Saved entries:
Start

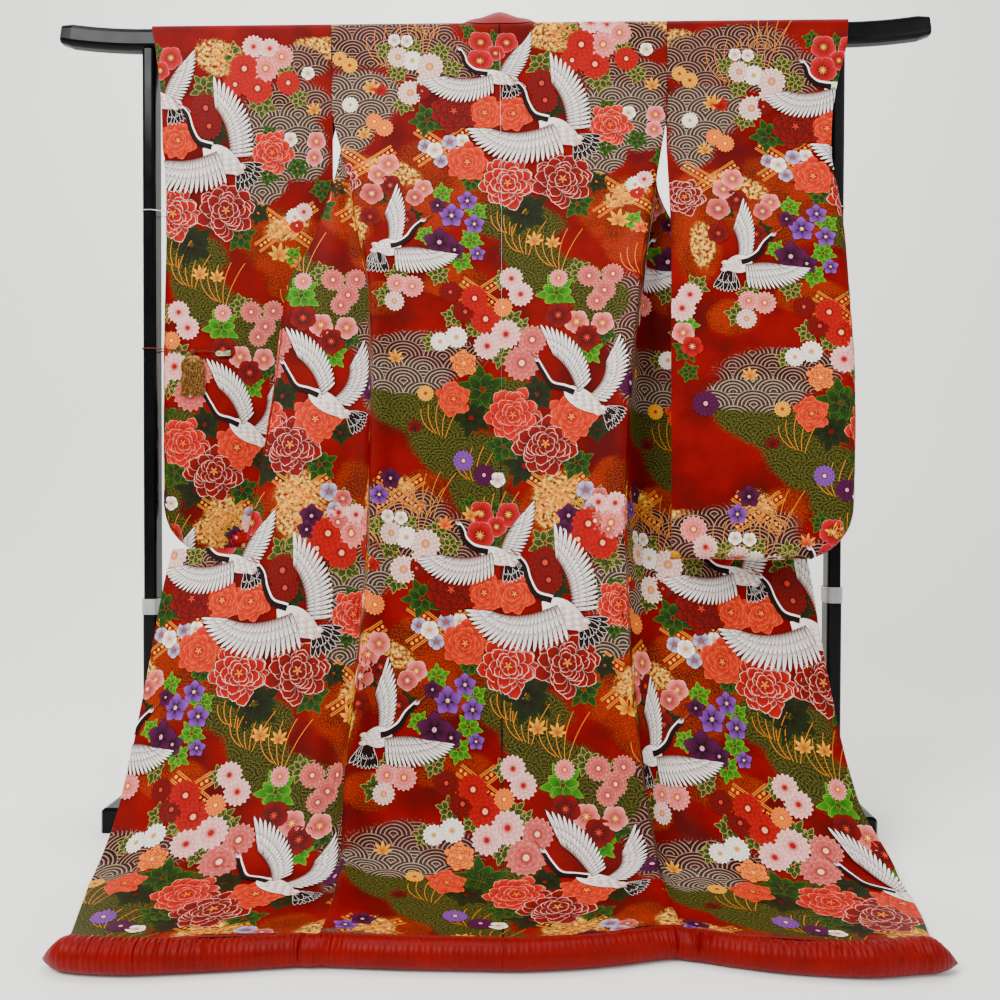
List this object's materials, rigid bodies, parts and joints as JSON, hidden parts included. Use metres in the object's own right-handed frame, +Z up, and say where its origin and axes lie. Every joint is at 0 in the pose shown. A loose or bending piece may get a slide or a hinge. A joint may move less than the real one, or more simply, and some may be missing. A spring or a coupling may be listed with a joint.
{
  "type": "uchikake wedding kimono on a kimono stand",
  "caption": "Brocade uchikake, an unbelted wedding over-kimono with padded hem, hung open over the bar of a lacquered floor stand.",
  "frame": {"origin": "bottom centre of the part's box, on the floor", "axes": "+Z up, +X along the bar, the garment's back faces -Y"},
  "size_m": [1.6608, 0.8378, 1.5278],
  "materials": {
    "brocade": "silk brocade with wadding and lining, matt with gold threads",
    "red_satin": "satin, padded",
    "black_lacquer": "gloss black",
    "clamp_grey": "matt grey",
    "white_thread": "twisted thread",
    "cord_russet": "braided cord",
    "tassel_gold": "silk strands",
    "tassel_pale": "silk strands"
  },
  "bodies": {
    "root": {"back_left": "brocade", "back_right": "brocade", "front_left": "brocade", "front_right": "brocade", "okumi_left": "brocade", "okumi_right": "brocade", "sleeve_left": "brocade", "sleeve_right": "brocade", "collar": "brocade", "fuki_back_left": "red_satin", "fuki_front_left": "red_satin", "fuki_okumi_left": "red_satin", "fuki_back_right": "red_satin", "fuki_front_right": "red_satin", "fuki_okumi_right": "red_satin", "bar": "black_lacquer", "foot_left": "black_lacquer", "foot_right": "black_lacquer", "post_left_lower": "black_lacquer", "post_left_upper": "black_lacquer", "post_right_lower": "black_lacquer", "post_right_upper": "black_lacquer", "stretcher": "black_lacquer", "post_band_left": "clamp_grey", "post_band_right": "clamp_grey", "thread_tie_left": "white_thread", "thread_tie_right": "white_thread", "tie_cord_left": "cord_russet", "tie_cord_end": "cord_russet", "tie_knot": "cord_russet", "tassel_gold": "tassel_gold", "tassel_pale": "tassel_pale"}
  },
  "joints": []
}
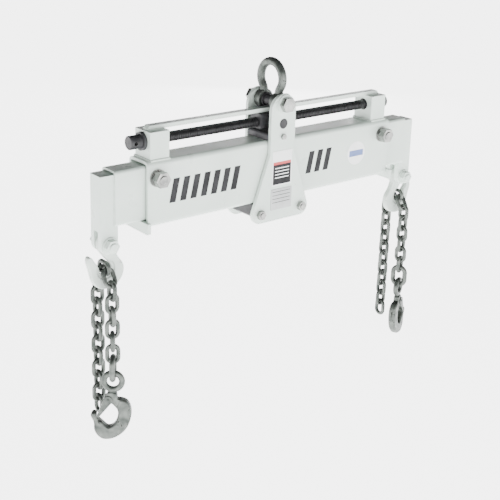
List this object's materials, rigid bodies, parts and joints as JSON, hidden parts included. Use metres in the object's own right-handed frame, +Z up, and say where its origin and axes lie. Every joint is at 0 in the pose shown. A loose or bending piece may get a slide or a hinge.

End

_To do_.
Reproduce the whole listing word for word.

_Expected answer_.
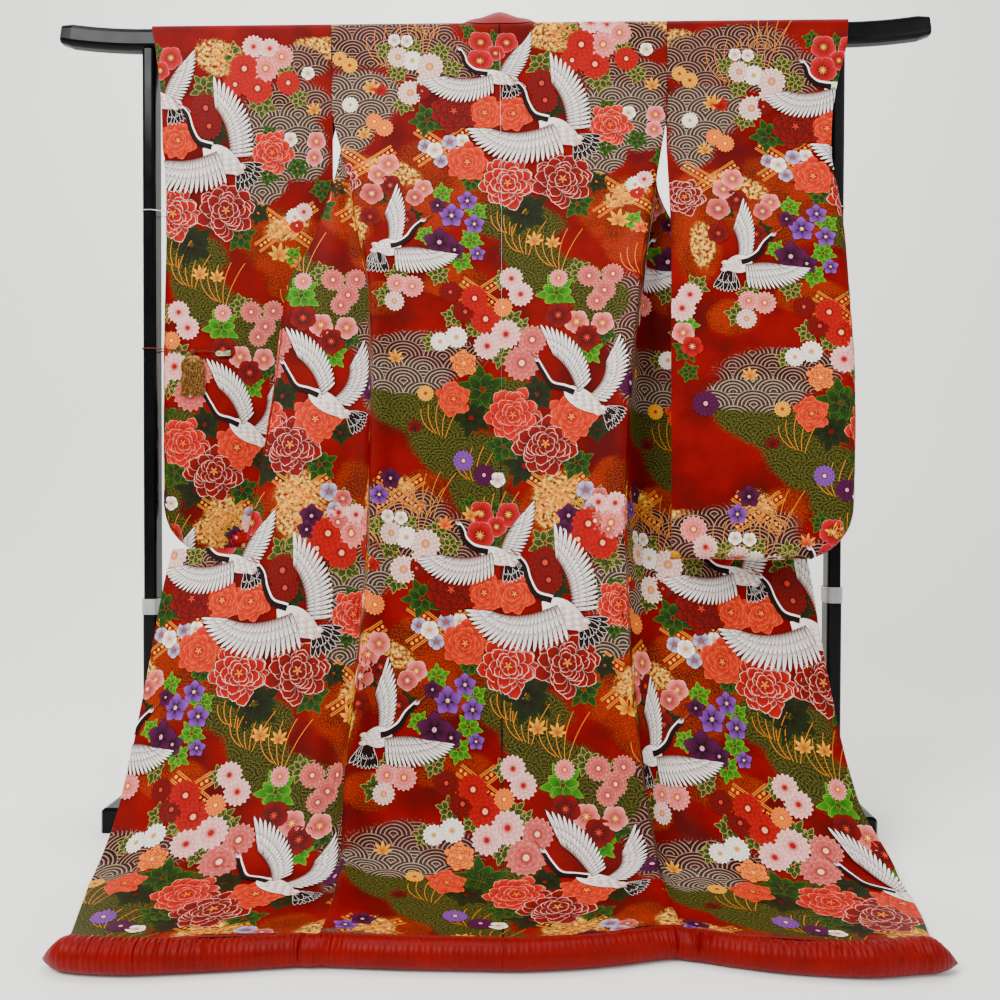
List this object's materials, rigid bodies, parts and joints as JSON, hidden parts included. Use metres in the object's own right-handed frame, +Z up, and say where its origin and axes lie. Every joint is at 0 in the pose shown. A loose or bending piece may get a slide or a hinge. A joint may move less than the real one, or more simply, and some may be missing. A spring or a coupling may be listed with a joint.
{
  "type": "uchikake wedding kimono on a kimono stand",
  "caption": "Brocade uchikake, an unbelted wedding over-kimono with padded hem, hung open over the bar of a lacquered floor stand.",
  "frame": {"origin": "bottom centre of the part's box, on the floor", "axes": "+Z up, +X along the bar, the garment's back faces -Y"},
  "size_m": [1.6608, 0.8378, 1.5278],
  "materials": {
    "brocade": "silk brocade with wadding and lining, matt with gold threads",
    "red_satin": "satin, padded",
    "black_lacquer": "gloss black",
    "clamp_grey": "matt grey",
    "white_thread": "twisted thread",
    "cord_russet": "braided cord",
    "tassel_gold": "silk strands",
    "tassel_pale": "silk strands"
  },
  "bodies": {
    "root": {"back_left": "brocade", "back_right": "brocade", "front_left": "brocade", "front_right": "brocade", "okumi_left": "brocade", "okumi_right": "brocade", "sleeve_left": "brocade", "sleeve_right": "brocade", "collar": "brocade", "fuki_back_left": "red_satin", "fuki_front_left": "red_satin", "fuki_okumi_left": "red_satin", "fuki_back_right": "red_satin", "fuki_front_right": "red_satin", "fuki_okumi_right": "red_satin", "bar": "black_lacquer", "foot_left": "black_lacquer", "foot_right": "black_lacquer", "post_left_lower": "black_lacquer", "post_left_upper": "black_lacquer", "post_right_lower": "black_lacquer", "post_right_upper": "black_lacquer", "stretcher": "black_lacquer", "post_band_left": "clamp_grey", "post_band_right": "clamp_grey", "thread_tie_left": "white_thread", "thread_tie_right": "white_thread", "tie_cord_left": "cord_russet", "tie_cord_end": "cord_russet", "tie_knot": "cord_russet", "tassel_gold": "tassel_gold", "tassel_pale": "tassel_pale"}
  },
  "joints": []
}
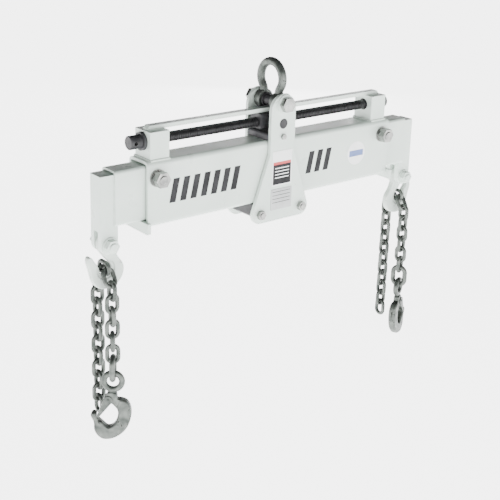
List this object's materials, rigid bodies, parts and joints as JSON, hidden parts included. Use metres in the object's own right-handed frame, +Z up, and say where its origin and axes lie. Every joint is at 0 in the pose shown. A loose or bending piece may get a slide or a hinge.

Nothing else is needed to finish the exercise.